I figured that the weight was even more onerous now that his comrade and friend, Oliver Tambo, had passed away, soon after the two men had seen the country reeling from the cruel assassination of Chris Hani, whom they had both loved. I sensed a great loneliness in Mandela, which, I supposed, must have come from leading a political party from which so much was expected, especially as the body count was increasing every day throughout the land.

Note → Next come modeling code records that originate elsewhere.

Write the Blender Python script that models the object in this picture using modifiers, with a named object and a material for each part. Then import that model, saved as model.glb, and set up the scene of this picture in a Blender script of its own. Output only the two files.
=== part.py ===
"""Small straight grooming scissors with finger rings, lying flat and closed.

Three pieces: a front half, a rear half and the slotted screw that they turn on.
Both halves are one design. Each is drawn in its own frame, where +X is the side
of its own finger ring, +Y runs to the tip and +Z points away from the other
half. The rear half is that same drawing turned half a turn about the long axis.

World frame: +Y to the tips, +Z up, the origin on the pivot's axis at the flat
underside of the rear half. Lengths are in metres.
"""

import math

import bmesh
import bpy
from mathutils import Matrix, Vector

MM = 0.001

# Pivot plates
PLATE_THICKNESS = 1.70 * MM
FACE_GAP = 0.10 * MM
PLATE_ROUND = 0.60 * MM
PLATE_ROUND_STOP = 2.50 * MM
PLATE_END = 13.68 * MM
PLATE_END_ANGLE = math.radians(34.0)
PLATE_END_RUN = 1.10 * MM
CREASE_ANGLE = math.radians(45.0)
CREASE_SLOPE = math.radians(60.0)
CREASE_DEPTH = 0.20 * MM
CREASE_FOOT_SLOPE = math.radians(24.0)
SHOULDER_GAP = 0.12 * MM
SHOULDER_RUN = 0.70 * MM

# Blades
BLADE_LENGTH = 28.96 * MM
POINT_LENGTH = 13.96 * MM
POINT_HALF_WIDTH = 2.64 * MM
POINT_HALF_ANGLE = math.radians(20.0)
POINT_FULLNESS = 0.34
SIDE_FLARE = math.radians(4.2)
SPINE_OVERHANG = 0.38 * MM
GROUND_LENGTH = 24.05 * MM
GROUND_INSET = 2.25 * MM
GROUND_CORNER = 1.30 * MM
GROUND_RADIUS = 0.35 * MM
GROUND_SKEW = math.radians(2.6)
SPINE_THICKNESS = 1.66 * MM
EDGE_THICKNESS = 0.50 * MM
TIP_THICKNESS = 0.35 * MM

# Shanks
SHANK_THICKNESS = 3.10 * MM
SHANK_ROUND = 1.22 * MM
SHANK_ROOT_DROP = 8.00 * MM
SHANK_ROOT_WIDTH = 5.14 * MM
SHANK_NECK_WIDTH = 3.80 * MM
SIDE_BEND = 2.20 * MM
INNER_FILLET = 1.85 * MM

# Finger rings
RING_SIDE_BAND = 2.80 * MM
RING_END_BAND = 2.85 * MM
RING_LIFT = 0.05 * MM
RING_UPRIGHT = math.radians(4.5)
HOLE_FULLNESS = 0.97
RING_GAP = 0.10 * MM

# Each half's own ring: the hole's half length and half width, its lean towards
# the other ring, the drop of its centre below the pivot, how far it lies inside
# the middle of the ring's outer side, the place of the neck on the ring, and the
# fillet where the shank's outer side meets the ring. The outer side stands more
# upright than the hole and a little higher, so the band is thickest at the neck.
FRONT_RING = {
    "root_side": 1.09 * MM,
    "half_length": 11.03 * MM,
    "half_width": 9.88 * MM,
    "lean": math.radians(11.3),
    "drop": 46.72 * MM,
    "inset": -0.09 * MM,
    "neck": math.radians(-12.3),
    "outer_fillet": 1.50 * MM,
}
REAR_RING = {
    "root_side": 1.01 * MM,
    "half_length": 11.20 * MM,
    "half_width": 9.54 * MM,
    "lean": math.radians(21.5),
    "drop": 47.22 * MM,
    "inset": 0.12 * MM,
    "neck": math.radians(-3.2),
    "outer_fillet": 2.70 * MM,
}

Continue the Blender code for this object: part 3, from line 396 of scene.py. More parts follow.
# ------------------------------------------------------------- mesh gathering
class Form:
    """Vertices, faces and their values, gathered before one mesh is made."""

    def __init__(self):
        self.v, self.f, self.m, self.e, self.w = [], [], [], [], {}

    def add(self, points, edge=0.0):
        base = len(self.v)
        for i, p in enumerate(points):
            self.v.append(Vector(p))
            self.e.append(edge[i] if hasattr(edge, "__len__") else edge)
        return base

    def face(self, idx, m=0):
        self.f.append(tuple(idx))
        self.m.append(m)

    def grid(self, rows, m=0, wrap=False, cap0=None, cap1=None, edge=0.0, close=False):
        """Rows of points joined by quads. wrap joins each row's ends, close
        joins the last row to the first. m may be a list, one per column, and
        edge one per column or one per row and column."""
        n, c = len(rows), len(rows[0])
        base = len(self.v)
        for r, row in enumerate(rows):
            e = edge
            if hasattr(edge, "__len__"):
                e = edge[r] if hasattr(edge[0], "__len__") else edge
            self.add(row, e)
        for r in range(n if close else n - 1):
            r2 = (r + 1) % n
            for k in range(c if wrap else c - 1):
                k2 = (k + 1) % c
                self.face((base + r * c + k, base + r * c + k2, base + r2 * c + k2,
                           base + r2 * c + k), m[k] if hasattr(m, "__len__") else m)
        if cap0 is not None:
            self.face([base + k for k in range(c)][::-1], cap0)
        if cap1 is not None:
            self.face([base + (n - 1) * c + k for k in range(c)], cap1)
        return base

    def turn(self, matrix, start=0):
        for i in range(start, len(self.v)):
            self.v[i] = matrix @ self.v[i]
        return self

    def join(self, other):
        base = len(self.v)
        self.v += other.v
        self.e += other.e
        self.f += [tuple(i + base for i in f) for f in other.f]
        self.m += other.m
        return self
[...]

It was then that I thought that perhaps I could tell him a joke and take his mind off the troubles. And since he was going to the West Indies, I'd tell him the one I'd got from John Matshikiza. There's this super-duper cool hipster called Bobo Jones, a man so cool and hip he even stopped for a green light. Then, one day, BJ, also known as Mr Refrigerator, was strutting his stuff among friends, sipping a pina colada and smoking a joint when a bolt of lightning entered one window and went out the other and struck a tree outside, followed by a resounding crash. Bobo jumped with a start. His friends jeered, saying he had finally been jolted out of his super-cool style and Bobo, without losing a beat, said: "Jah take a photo; man pose." When John first told me this story I'd found it hilarious. I gazed at Mandela, checking out if he'd got the punch line.

"Very interesting," Mandela said, nodding and looking at me as if seeing me for the first time. And then he asked: "How long have you been doing this job?"

Before I could answer, Denis Goldberg arrived with the visas. Phew!